--- begin ---

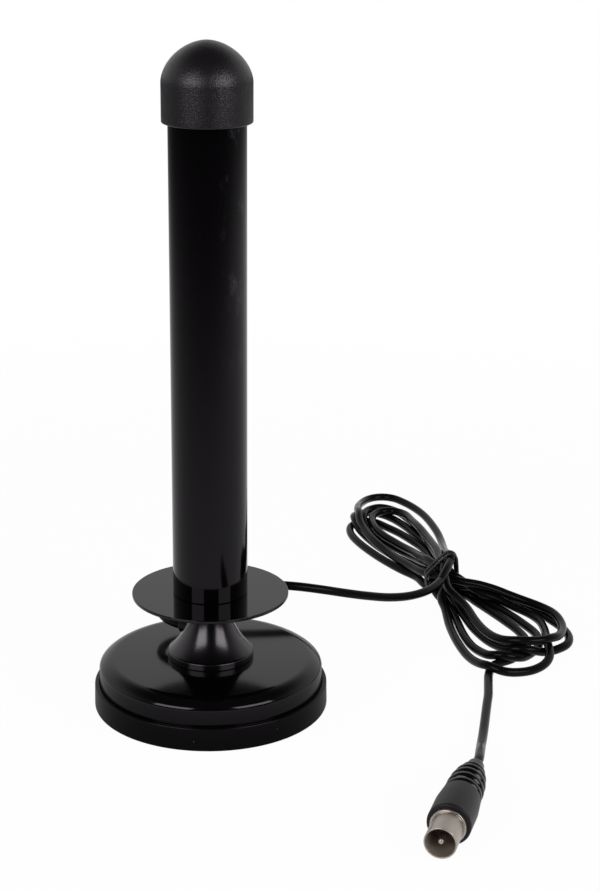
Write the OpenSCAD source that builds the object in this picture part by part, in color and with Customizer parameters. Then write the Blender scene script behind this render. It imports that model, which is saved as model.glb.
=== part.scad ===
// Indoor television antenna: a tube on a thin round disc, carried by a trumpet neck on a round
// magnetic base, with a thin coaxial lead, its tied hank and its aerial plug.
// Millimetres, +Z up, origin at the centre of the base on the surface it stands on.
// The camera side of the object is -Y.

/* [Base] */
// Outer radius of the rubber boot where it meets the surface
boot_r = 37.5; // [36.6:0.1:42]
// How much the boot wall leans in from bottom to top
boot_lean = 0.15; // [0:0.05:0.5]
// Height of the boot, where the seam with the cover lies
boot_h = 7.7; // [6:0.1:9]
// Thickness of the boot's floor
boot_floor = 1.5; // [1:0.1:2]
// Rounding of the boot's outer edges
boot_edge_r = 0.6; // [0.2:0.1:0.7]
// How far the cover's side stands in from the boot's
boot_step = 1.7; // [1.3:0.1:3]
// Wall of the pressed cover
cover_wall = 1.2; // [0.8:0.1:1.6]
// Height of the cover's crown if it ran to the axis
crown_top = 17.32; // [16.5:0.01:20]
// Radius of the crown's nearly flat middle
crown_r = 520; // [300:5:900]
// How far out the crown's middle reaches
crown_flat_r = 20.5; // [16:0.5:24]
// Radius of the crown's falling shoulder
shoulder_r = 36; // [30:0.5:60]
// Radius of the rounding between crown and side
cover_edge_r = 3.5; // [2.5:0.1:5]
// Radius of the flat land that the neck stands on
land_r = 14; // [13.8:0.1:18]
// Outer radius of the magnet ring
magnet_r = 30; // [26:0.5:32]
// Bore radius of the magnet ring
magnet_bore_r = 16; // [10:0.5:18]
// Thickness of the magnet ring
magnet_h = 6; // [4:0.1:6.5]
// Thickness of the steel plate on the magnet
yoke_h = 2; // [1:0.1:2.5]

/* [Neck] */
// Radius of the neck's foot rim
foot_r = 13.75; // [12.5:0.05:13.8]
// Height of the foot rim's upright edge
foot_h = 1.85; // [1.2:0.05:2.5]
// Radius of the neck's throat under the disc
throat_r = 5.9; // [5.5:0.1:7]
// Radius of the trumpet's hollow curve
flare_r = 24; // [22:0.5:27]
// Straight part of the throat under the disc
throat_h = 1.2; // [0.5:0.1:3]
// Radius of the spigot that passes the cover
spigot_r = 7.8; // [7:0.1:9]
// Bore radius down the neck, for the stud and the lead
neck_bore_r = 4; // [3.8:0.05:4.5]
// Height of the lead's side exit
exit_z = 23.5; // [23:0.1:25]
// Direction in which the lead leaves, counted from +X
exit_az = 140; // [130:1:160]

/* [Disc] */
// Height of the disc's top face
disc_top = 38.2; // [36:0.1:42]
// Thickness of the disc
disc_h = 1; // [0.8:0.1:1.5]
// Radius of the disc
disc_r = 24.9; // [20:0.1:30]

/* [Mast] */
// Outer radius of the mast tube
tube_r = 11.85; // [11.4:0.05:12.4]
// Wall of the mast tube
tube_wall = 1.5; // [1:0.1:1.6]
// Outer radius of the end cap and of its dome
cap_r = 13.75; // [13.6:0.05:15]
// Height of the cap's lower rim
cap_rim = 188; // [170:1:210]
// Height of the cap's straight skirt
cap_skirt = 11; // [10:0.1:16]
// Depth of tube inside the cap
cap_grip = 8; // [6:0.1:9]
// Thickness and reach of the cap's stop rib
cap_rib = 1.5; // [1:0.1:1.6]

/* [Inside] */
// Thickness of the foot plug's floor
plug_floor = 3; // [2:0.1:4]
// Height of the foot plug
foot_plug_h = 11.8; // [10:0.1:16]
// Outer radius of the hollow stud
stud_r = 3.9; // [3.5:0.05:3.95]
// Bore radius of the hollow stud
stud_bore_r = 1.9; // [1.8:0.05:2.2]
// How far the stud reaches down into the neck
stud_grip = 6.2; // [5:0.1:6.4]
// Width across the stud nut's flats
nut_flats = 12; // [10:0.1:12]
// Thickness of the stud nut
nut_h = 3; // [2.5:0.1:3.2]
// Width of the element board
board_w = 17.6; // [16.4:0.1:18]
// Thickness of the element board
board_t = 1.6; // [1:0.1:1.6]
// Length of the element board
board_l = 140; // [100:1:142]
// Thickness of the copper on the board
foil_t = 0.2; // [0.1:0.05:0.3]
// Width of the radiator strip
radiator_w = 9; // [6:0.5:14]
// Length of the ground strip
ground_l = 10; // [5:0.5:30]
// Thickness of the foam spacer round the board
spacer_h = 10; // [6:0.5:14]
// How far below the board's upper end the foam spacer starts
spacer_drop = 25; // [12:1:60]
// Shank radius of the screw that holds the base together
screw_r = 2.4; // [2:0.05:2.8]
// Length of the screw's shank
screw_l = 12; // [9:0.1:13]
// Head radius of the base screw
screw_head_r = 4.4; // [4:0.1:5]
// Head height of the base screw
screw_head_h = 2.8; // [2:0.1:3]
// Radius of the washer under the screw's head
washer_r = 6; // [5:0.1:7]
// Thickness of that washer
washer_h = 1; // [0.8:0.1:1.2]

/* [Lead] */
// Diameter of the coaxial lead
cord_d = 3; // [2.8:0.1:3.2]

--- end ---

◆ WORK TO COMPLETE: Give back the whole listing exactly as it reads.

◆ REPLY TO THE TASK:
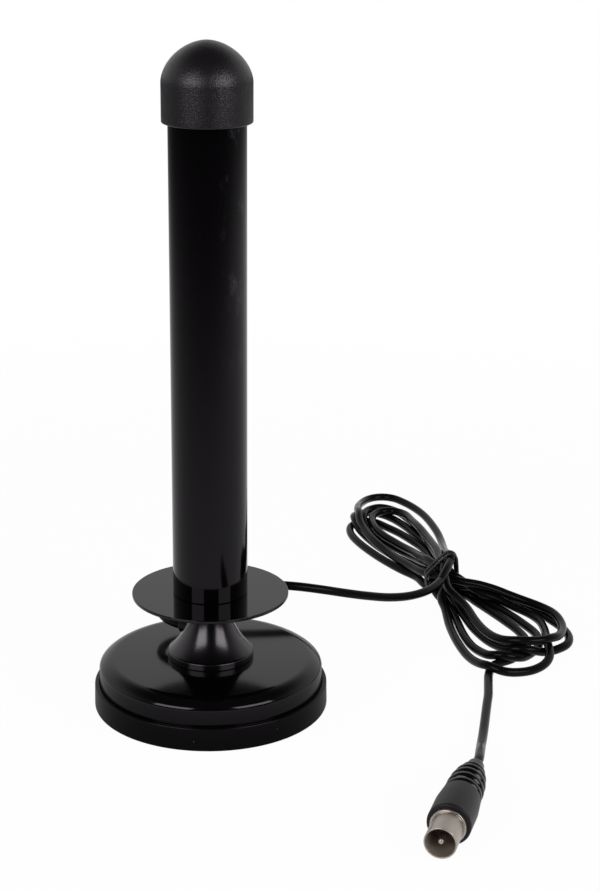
Write the OpenSCAD source that builds the object in this picture part by part, in color and with Customizer parameters. Then write the Blender scene script behind this render. It imports that model, which is saved as model.glb.
=== part.scad ===
// Indoor television antenna: a tube on a thin round disc, carried by a trumpet neck on a round
// magnetic base, with a thin coaxial lead, its tied hank and its aerial plug.
// Millimetres, +Z up, origin at the centre of the base on the surface it stands on.
// The camera side of the object is -Y.

/* [Base] */
// Outer radius of the rubber boot where it meets the surface
boot_r = 37.5; // [36.6:0.1:42]
// How much the boot wall leans in from bottom to top
boot_lean = 0.15; // [0:0.05:0.5]
// Height of the boot, where the seam with the cover lies
boot_h = 7.7; // [6:0.1:9]
// Thickness of the boot's floor
boot_floor = 1.5; // [1:0.1:2]
// Rounding of the boot's outer edges
boot_edge_r = 0.6; // [0.2:0.1:0.7]
// How far the cover's side stands in from the boot's
boot_step = 1.7; // [1.3:0.1:3]
// Wall of the pressed cover
cover_wall = 1.2; // [0.8:0.1:1.6]
// Height of the cover's crown if it ran to the axis
crown_top = 17.32; // [16.5:0.01:20]
// Radius of the crown's nearly flat middle
crown_r = 520; // [300:5:900]
// How far out the crown's middle reaches
crown_flat_r = 20.5; // [16:0.5:24]
// Radius of the crown's falling shoulder
shoulder_r = 36; // [30:0.5:60]
// Radius of the rounding between crown and side
cover_edge_r = 3.5; // [2.5:0.1:5]
// Radius of the flat land that the neck stands on
land_r = 14; // [13.8:0.1:18]
// Outer radius of the magnet ring
magnet_r = 30; // [26:0.5:32]
// Bore radius of the magnet ring
magnet_bore_r = 16; // [10:0.5:18]
// Thickness of the magnet ring
magnet_h = 6; // [4:0.1:6.5]
// Thickness of the steel plate on the magnet
yoke_h = 2; // [1:0.1:2.5]

/* [Neck] */
// Radius of the neck's foot rim
foot_r = 13.75; // [12.5:0.05:13.8]
// Height of the foot rim's upright edge
foot_h = 1.85; // [1.2:0.05:2.5]
// Radius of the neck's throat under the disc
throat_r = 5.9; // [5.5:0.1:7]
// Radius of the trumpet's hollow curve
flare_r = 24; // [22:0.5:27]
// Straight part of the throat under the disc
throat_h = 1.2; // [0.5:0.1:3]
// Radius of the spigot that passes the cover
spigot_r = 7.8; // [7:0.1:9]
// Bore radius down the neck, for the stud and the lead
neck_bore_r = 4; // [3.8:0.05:4.5]
// Height of the lead's side exit
exit_z = 23.5; // [23:0.1:25]
// Direction in which the lead leaves, counted from +X
exit_az = 140; // [130:1:160]

/* [Disc] */
// Height of the disc's top face
disc_top = 38.2; // [36:0.1:42]
// Thickness of the disc
disc_h = 1; // [0.8:0.1:1.5]
// Radius of the disc
disc_r = 24.9; // [20:0.1:30]

/* [Mast] */
// Outer radius of the mast tube
tube_r = 11.85; // [11.4:0.05:12.4]
// Wall of the mast tube
tube_wall = 1.5; // [1:0.1:1.6]
// Outer radius of the end cap and of its dome
cap_r = 13.75; // [13.6:0.05:15]
// Height of the cap's lower rim
cap_rim = 188; // [170:1:210]
// Height of the cap's straight skirt
cap_skirt = 11; // [10:0.1:16]
// Depth of tube inside the cap
cap_grip = 8; // [6:0.1:9]
// Thickness and reach of the cap's stop rib
cap_rib = 1.5; // [1:0.1:1.6]

/* [Inside] */
// Thickness of the foot plug's floor
plug_floor = 3; // [2:0.1:4]
// Height of the foot plug
foot_plug_h = 11.8; // [10:0.1:16]
// Outer radius of the hollow stud
stud_r = 3.9; // [3.5:0.05:3.95]
// Bore radius of the hollow stud
stud_bore_r = 1.9; // [1.8:0.05:2.2]
// How far the stud reaches down into the neck
stud_grip = 6.2; // [5:0.1:6.4]
// Width across the stud nut's flats
nut_flats = 12; // [10:0.1:12]
// Thickness of the stud nut
nut_h = 3; // [2.5:0.1:3.2]
// Width of the element board
board_w = 17.6; // [16.4:0.1:18]
// Thickness of the element board
board_t = 1.6; // [1:0.1:1.6]
// Length of the element board
board_l = 140; // [100:1:142]
// Thickness of the copper on the board
foil_t = 0.2; // [0.1:0.05:0.3]
// Width of the radiator strip
radiator_w = 9; // [6:0.5:14]
// Length of the ground strip
ground_l = 10; // [5:0.5:30]
// Thickness of the foam spacer round the board
spacer_h = 10; // [6:0.5:14]
// How far below the board's upper end the foam spacer starts
spacer_drop = 25; // [12:1:60]
// Shank radius of the screw that holds the base together
screw_r = 2.4; // [2:0.05:2.8]
// Length of the screw's shank
screw_l = 12; // [9:0.1:13]
// Head radius of the base screw
screw_head_r = 4.4; // [4:0.1:5]
// Head height of the base screw
screw_head_h = 2.8; // [2:0.1:3]
// Radius of the washer under the screw's head
washer_r = 6; // [5:0.1:7]
// Thickness of that washer
washer_h = 1; // [0.8:0.1:1.2]

/* [Lead] */
// Diameter of the coaxial lead
cord_d = 3; // [2.8:0.1:3.2]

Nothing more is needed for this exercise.